Q3: In your implementation of env_run() you should have called lcr3(). Before and after the call to lcr3(), your code makes references (at least it should) to the variable e, the argument to env_run. Upon loading the %cr3 register, the addressing context used by the MMU is instantly changed. But a virtual address (namely e) has meaning relative to a given address context–the address context specifies the physical address to which the virtual address maps.
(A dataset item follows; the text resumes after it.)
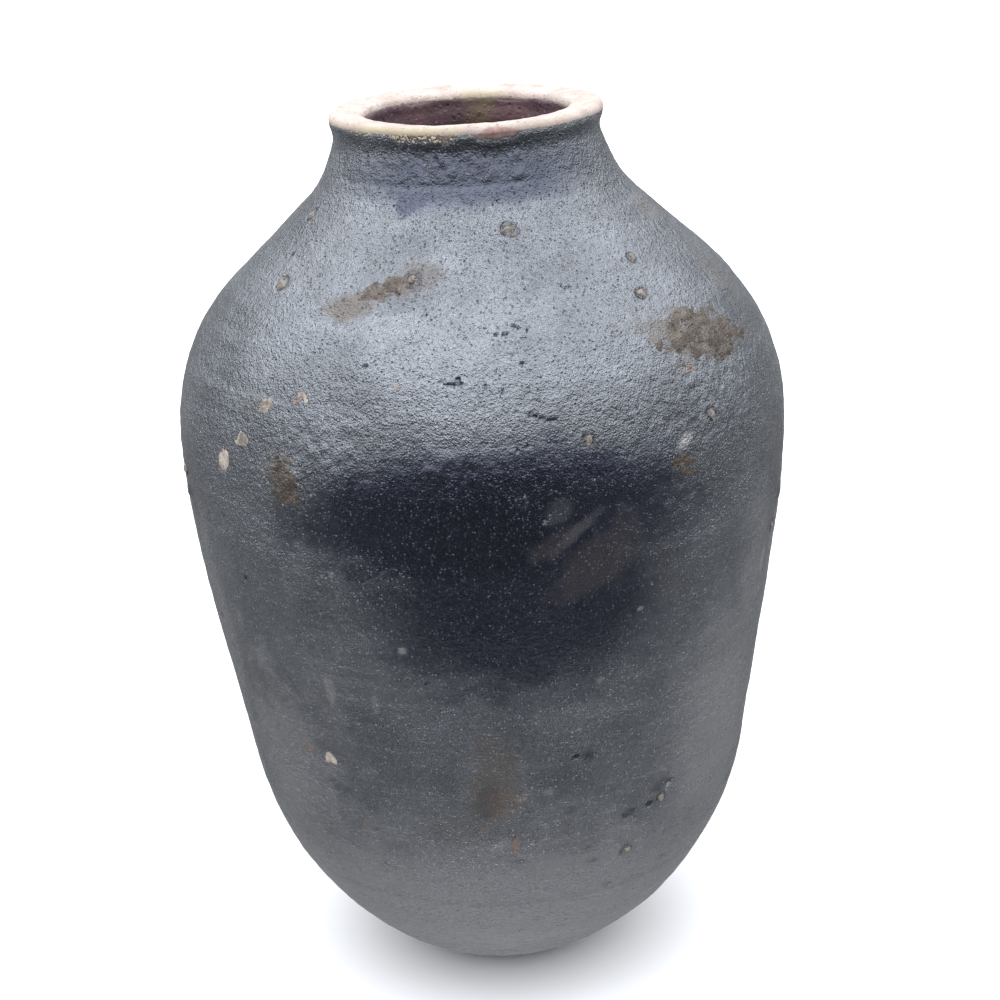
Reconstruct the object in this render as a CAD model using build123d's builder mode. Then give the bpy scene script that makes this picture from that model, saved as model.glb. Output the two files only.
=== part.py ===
"""A hand-built black clay pot: a round jar with a short neck and a thick bare lip.

The pot stands on the XY plane with its axis on +Z, and its front faces -Y. Its clay is laid up in courses
that lap over each other. A thin black coat covers the outside and a thin slip lines the inside. Stones in
the clay break through the coat, and earth, lime and ochre sit on it in patches.
"""

import os
from math import radians, tan

from build123d import *

# Overall sizes, in millimetres
height = 400.0
belly_radius = 136.0
foot_radius = 40.0
rim_radius = 59.3
bore_radius = 44.0

# Thicknesses
wall = 9.0
coat = 0.8
slip = 0.6
lip_round = 2.8
coat_foot_gap = 3.0  # bare clay left between the floor and the black coat
coat_lip_gap = 4.0  # bare clay left between the top of the lip and the black coat
slip_lip_gap = 5.0

# The outside in section is straight runs joined by arcs. These are the corners where the runs would meet ...
bowl_radius = 105.0
bowl_height = 0.1 * height
belly_foot_height = 0.5775 * height
belly_top_height = 0.76 * height
throat_radius = 66.0
throat_drop = 31.0  # below the top of the lip, as are all drops
neck_radius = 56.6
neck_drop = 9.0
# ... and how much of the shorter run beside it each corner's arc takes up
bowl_share = 0.86
belly_share = 0.42
shoulder_share = 0.54
throat_share = 0.38
neck_share = 0.38
# The inside follows the outside, but for its own arcs round the floor and up into the bore
floor_bend = 16.0
bore_bend = 16.0

foot_edge = (foot_radius, 0)
bowl_corner = (bowl_radius, bowl_height)
belly_foot = (belly_radius, belly_foot_height)
belly_top = (belly_radius, belly_top_height)
throat_corner = (throat_radius, height - throat_drop)
neck_corner = (neck_radius, height - neck_drop)
lip_edge = (rim_radius, height)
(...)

Why can the pointer e be dereferenced both before and after the addressing switch?
A3: The Env array envs is mapped to virtual address UENVS under page directories kern_pgdir in the function call i386_init -> mem_init; The mappings are then copied to all new page directories e->env_pgdir through call chain i386_init -> ENV_CREATE -> env_create -> env_alloc -> env_setup_vm. The pointer e therefore can be dereferenced after the addressing switch although the addressing context has been changed.

Q4: Whenever the kernel switches from one environment to another, it must ensure the old environment’s registers are saved so they can be restored properly later. Why? Where does this happen?
A4: The registers are saved on the user environment’s stack as part of the trapframe constructed by the int instruction and the code in alltraps. To restore the state of a new process, JOS uses the env_pop_tf() function, which switches first to the new process’ stack and the pops all the registers in place.